With Republican self-loathers pulling the political and economic
levers, life in America and elsewhere is going to get ugly fast. Be
prepared to work harder and longer for less, for an ascetic culture
with a vengeance, with no appeal or sympathetic ear in the corridors of
power. Squeezing the joy out of life, reducing its quality, is the
Republican plan for converting everyone to the worldview that human
nature is “seriously flawed” (as the patron saint of the neocons, Leo
Strauss, said), or that the world is “a dark and forbidding place” (as
the conservative columnist, George Will, said), leading eventually to
the collective conclusion that life is not worth living. The
evangelical spirit of capitalism, making the earth a living hell, is
the self-fulfilling prophecy of the Apocalypse.
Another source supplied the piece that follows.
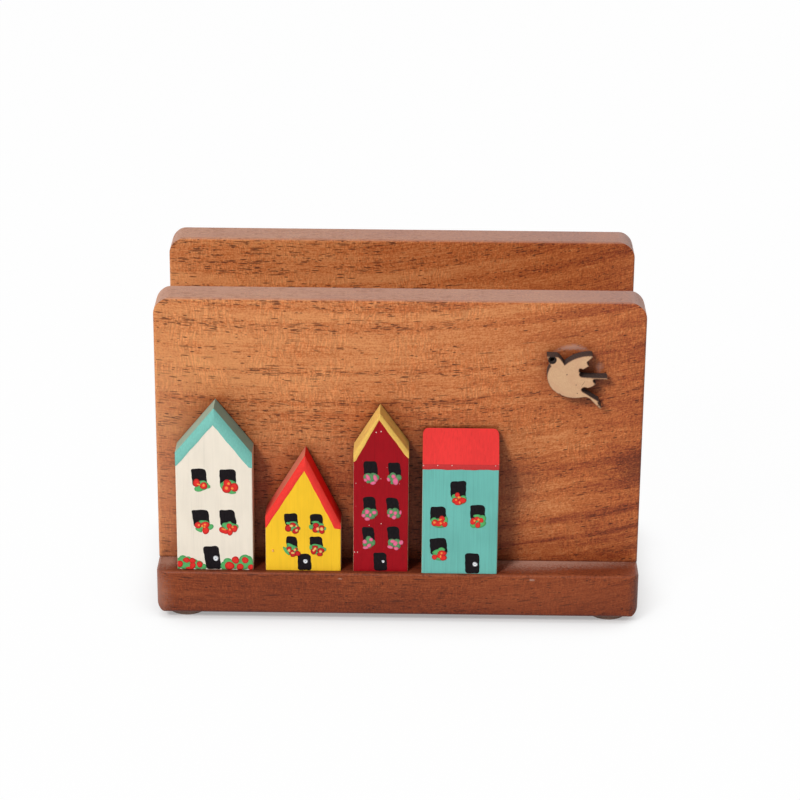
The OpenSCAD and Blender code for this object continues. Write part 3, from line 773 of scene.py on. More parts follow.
# %% Strokes on the teal house
STROKES["teal"] = {
    "panes": [
        ((17.0, 33.1), (22.3, 33.5), (22.1, 27.3), (17.2, 27.1)),
        ((10.6, 24.0), (15.5, 24.2), (16.0, 18.9), (10.6, 18.9)),
        ((23.7, 24.8), (28.5, 24.9), (28.6, 20.0), (23.7, 19.7)),
        ((10.4, 12.5), (15.9, 13.0), (16.5, 7.2), (10.9, 6.7)),
        ((22.2, 7.4), (27.0, 7.4), (27.1, 0.1), (22.4, 0.1)),
    ],
    "leaves": [
        (18.5, 27.8, 1.09, 0.87), (21.3, 27.2, 1.1, 1.1, -20), (20, 26.3, 2.47, 1.32),
        (11.8, 19.3, 1.09, 0.87), (15.7, 19.3, 0.75, 1.26), (13.5, 18.2, 2.62, 1.65),
        (26, 20.9, 1.3, 0.6), (27.7, 19.9, 1.3, 1.38), (26.7, 18.2, 2.26, 1.56),
        (24.8, 17.6, 1.05, 0.97), (12.9, 7.8, 1.5, 0.85, 15), (14.5, 8.7, 1.09, 0.74),
        (13.8, 6.2, 2.36, 1.44),
    ],
    "petals": [
        (19.4, 28.4, 0.88, 0.87), (18.8, 26.4, 1.17, 1), (21.1, 26.5, 1.25, 1.1),
        (19.7, 25.6, 1.25, 0.91), (12.2, 18.3, 1.13, 1.24), (13.4, 18, 1.05, 1.06),
        (14.5, 19.9, 0.96, 1.01), (14.1, 18.4, 0.96, 1.06), (15.4, 17.8, 0.96, 0.97),
        (24.7, 19, 1.01, 1.24), (26, 20, 0.88, 0.73), (27.3, 19.4, 0.88, 0.87), (26.3, 17.7, 0.88, 1.1),
        (12.2, 5.9, 0.89, 0.97), (14.7, 7.4, 1.52, 0.93), (13.9, 6.5, 0.97, 1.07),
        (15.1, 5.7, 1.1, 1.07),
    ],
    "dabs": [
        (20, 27.6, 0.63, 0.46), (19, 26.7, 0.38, 0.37), (20.2, 25.8, 0.31, 0.5), (12, 18.5, 0.5, 0.51),
        (13.9, 19.5, 0.63, 0.34, 25), (14.1, 18.2, 0.46, 0.46), (15.2, 18.6, 0.27, 0.28),
        (25.2, 19.3, 0.42, 0.46), (26.5, 19.7, 0.46, 0.46), (14.5, 7.4, 0.42, 0.42),
        (14.2, 6.2, 0.32, 0.6),
    ],
    "knob": [
        (25.6, 3.5, 0.97, 0.93),
    ],
    "specks": [
        (12.8, 38.8, 0.16, 0.16), (17.5, 38.8, 0.16, 0.16), (31.7, 38.9, 0.16, 0.16),
        (8.2, 38.7, 0.16, 0.16),
    ],
}
print("teal:", {kind: len(strokes) for kind, strokes in STROKES["teal"].items()})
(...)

In sum, it was both fear and “morality” that decided the outcome of
this Election, or more precisely stated, it was the fear of sadistic
morality, fear of a false value system, that is at war with the natural
erotic self. No amount of rational argumentation, facts or evidence
will influence people who are caught in the self-destructive
eschatology of original sin, Atonement, and the Rapture. With nuclear
weapons in America still on hair-trigger alert, launch-on-warning,
there is real danger of a miscalculated, unauthorized nuclear war, but
on a deeper level a nuclear or ecological holocaust has already been
born in the deranged mind of Bush Americans, and if we “stay the
course,” then The End Of The World will not be an accident.